If a hash has value 10, then a symbol FUZZY_DENIED with weight of 2.0 will be added. If a hash has value 100500, then FUZZY_DENIED will have weight 10.0.

Learning fuzzy_check

Module fuzzy_check also allows to learn messages. You can use rspamc command or connect to the controller worker using HTTP protocol.
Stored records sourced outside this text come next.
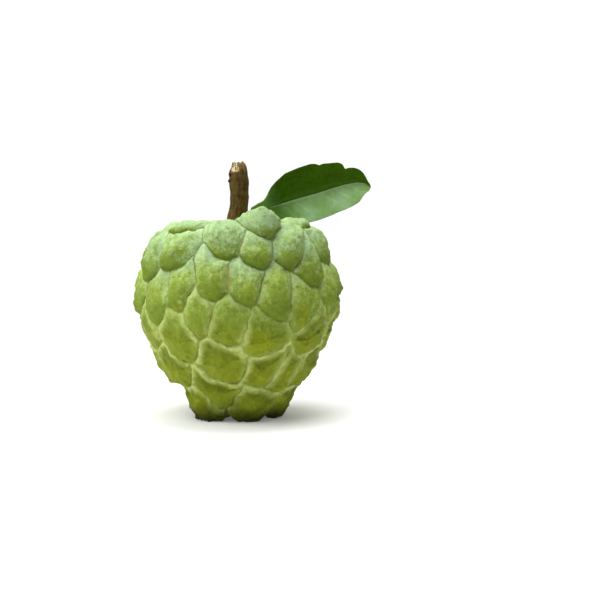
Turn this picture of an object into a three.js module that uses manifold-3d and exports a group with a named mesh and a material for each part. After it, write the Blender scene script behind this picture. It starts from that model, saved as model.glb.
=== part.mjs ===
// A whole custard apple (sugar apple), as picked, with its woody stalk and one small leaf.
// Millimetres, +Z up. The origin is the middle of the flat spot it rests on, and -Y is its front.
import * as THREE from 'three';
import { ConvexHull } from 'three/addons/math/ConvexHull.js';
import { mergeVertices } from 'three/addons/utils/BufferGeometryUtils.js';
import Module from 'manifold-3d';

const wasm = await Module();
wasm.setup();

// ---------- driving dimensions ----------

const fruit = {
	core: 36,             // height of the point that the skin is seen from, for its polar shape
	squash: 0.85,         // flattens the sphere the areoles are shared out on, so that they come out tall
	lean: [0.012, -0.118], // slope of the crown along x and y: it is highest at the front
	crownFrom: 46,        // the slope starts at this height
	crownTo: 68,
	apexDrop: 0.07,       // how far an areole's highest point lies below its middle, on the unit sphere
	rings: [0.42, 0.72, 0.91], // rings of points from an areole's highest point to its furrow
	domePower: 3.6,       // how flat-topped an areole is
	overhang: 0.5,        // how much an areole's lower half stands out past its upper half
	sag: 0.16,            // furrows sag toward the blossom end, by this share of their length across
	borderStep: 3.0,      // length of one step along a furrow
	unevenness: 0.3,      // size of the slow swelling over the whole skin
};

// The outline that the areoles' tops reach, as [radius, height], from the blossom end to the stalk.
const outline = [
	[0, -0.4], [4, 0.2], [8, 0.6], [12.4, -0.3], [16.3, 2], [18, 5], [19.2, 8], [22.2, 11.4], [25.2, 14.8],
	[28, 19.9], [30.8, 25.1], [33.2, 30.2], [34.9, 35.3], [35.7, 42], [34.6, 49], [32.2, 55],
	[29.7, 60.8], [26.1, 65.1], [21.2, 66.5], [16, 66.4], [11, 65.6], [7, 62.5], [4.6, 60.6], [0, 60.2],
];

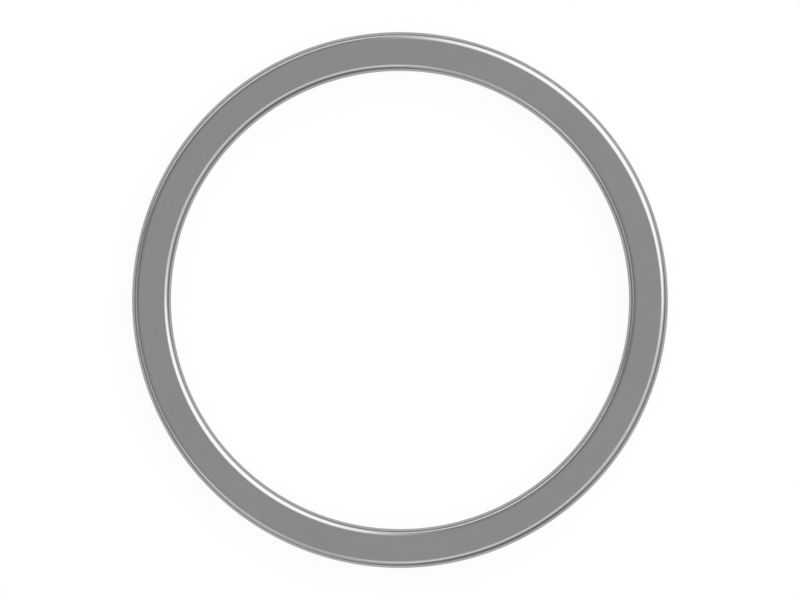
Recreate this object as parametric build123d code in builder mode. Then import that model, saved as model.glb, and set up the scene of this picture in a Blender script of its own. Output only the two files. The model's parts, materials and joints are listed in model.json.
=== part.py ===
from build123d import *
import os

# Rectangular seal ring: one closed turned ring, rectangular in section, with its four edges rounded.
# Millimetres. The ring lies on XY with its axis on +Z, and the origin is the centre of its lower face.

# Bore, which goes over a shaft or spigot
inside_diameter = 62.87
# Section across the ring, from the bore to the outside
radial_width = 5.33
# Section along the axis, from the lower sealing face to the upper one
axial_thickness = 4.00
# Rounding of each edge of the section, the same at the bore and at the outside
corner_radius = 1.08

# Middle of the section, measured from the axis and from the lower face
section_middle = ((inside_diameter + radial_width) / 2, axial_thickness / 2)

with BuildPart() as seal_ring:
    with BuildSketch(Plane.XZ) as section:
        with Locations(section_middle):
            Rectangle(radial_width, axial_thickness)
        fillet(section.vertices(), radius=corner_radius)
    revolve(axis=Axis.Z)

seal_ring.part.label = "seal_ring"

os.makedirs("parts", exist_ok=True)
export_step(seal_ring.part, "parts/seal_ring.step")
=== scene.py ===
"""Rectangular seal ring: one closed ring, turned in satin grey metal, lying on a white studio floor.

The ring is swept by a Geometry Nodes tree from its rounded rectangular section, at the sizes of the
fixed frame. Lengths are in metres. The ring's axis is +Z, and the origin is in the middle of its lower
face.
"""

import json
import math

import bpy
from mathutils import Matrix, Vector


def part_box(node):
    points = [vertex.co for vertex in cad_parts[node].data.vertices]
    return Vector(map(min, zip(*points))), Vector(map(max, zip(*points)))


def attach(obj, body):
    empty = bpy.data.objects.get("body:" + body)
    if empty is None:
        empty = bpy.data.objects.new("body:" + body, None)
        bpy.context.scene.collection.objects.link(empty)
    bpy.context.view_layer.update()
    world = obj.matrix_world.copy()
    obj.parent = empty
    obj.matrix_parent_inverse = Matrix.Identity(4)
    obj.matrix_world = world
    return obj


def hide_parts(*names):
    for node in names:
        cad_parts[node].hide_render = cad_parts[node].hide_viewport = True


bl_info = {
    "name": "Rectangular Seal Ring",
    "version": (1, 0, 0),
    "blender": (4, 5, 0),
    "location": "3D View > Sidebar > Seal Ring",
    "description": "Makes a turned metal seal ring of rounded rectangular section, and a white studio for it",
    "category": "Mesh",
}

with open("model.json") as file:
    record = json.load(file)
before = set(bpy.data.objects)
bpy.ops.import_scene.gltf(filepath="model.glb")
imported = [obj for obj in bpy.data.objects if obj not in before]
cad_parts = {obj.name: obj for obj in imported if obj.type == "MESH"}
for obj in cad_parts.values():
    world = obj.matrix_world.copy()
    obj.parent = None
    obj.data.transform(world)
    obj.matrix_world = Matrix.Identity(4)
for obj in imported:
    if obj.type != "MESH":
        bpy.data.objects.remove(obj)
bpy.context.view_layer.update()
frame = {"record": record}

RING_NODE = "seal_ring"
MM = 0.001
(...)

For learning you must check the following settings:

  1. Controller worker should be accessible by rspamc or HTTP (check bind_socket)
  2. Controller should allow privilleged commands for this client (check enable_password or allow_ip settings)
  3. Controller should have fuzzy_check module configured to the servers specified
  4. You should know fuzzy_key and fuzzy_shingles_key to operate with this storage
  5. Your fuzzy_check module should have fuzzy_map configured to the flags used by server
  6. Your fuzzy_check rule must have read_only option being turned off (read_only = false)
  7. Your fuzzy_storage worker should allow updates from the controller’s host (allow_update option)
  8. Your controller should be able to communicate with fuzzy storage by means of UDP protocol

If all these conditions are met then you can learn messages with rspamc:

rspamc -w <weight> -f <flag> fuzzy_add ...

or delete hashes:

rspamc -f <flag> fuzzy_del ...

you can also delete a hash you find in the log output:

rspamc -f <flag> fuzzy_delhash <hash-id>

On learning, rspamd sends commands to all servers inside specific rule. On check, rspamd selects a server in round-robin matter.